Origin- Type II alveolar cells and Lamellar bodies

Recycling- 90% is reprocessed, average time for turnover is around 10 hours.
CPAP can prevent excessive loss of surfactant drainage into airways by decreasing depth and length of respiration.

Phophatidylcholine ( 70-80%) and phosphatidylglycerol (5-10%)
Phosphatidylinositol, Phosphatidylserine,Phosphatidylethalomine – 10%
Other lipids- 10%, 2% surfactant lipids
Surfactant Proteins- SP-A, SP-B, SP-C, SP-D (5-10%)

Decreases surface tension of alveoli in Laplace equation ie P= 2 gamma/ r

Factors Affecting Surfactant maturation-

1. Glucocorticoids- Intrinsic cortisol accelerates surfactant maturation. Dexamethasone administered increases expression of beta-adrenergic receptors with resultant increase in surfactant production.

2.Beta- adrenergic Drugs- Terbutalline, Formeterol increase cAMP and increase production and secretion of Surfactant

3. Thyroid Hormones- T4 has enhancing property on lung maturation and surfactant secretion however, it does not cross placenta.

4.Prolactin is under study. However low prolactin has been seen in infants with RDS.

5.Epidermal growth factor- Has shown to increase SP-A and L:S ratio in non-human models.
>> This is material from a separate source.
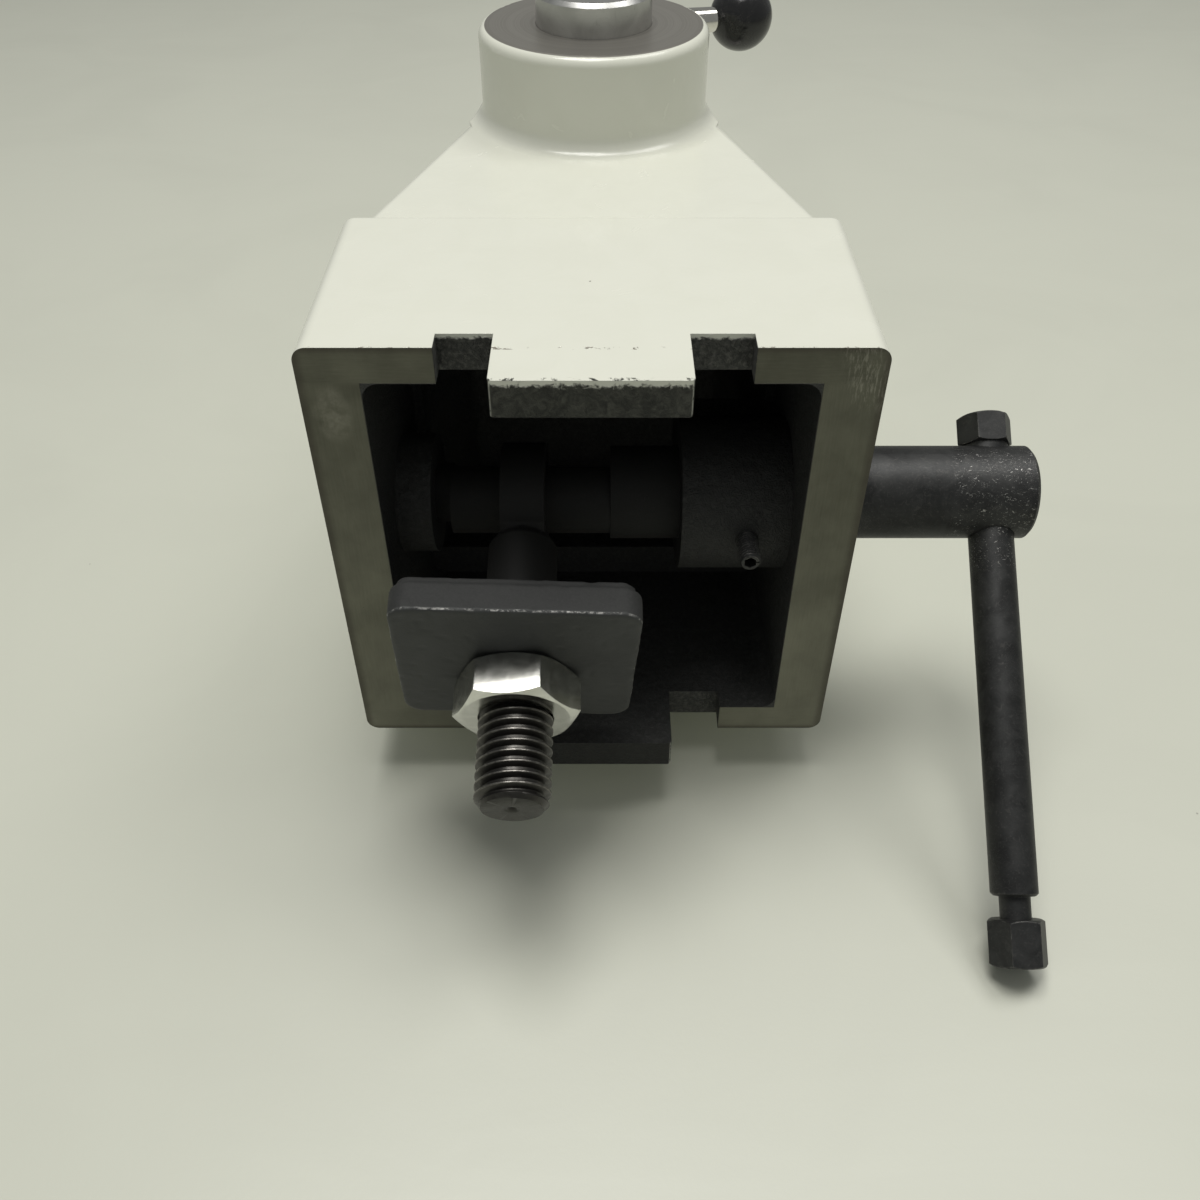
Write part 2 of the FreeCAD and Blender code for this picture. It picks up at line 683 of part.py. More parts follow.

6. Fibroblast pneumocyte factor- under study

7. Insulin- delays the maturation of alveolar type II cells and decrease production of saturated Phosphatidylcholine. It inhibits the expression of SP-A gene.

8, Testosterone- delays the lung maturation through its action on lung fibroblast.

Errors of Surfactant Metabolism-
Polymorphism of SP-A expression- predisposition to sever RSV infection and increase risk for BPD.
SP-B polymorhism- RDS 
SP-C deficiency- Interstitial Lung disease
SP-D- Alveolar accumulation of lipids and proteins.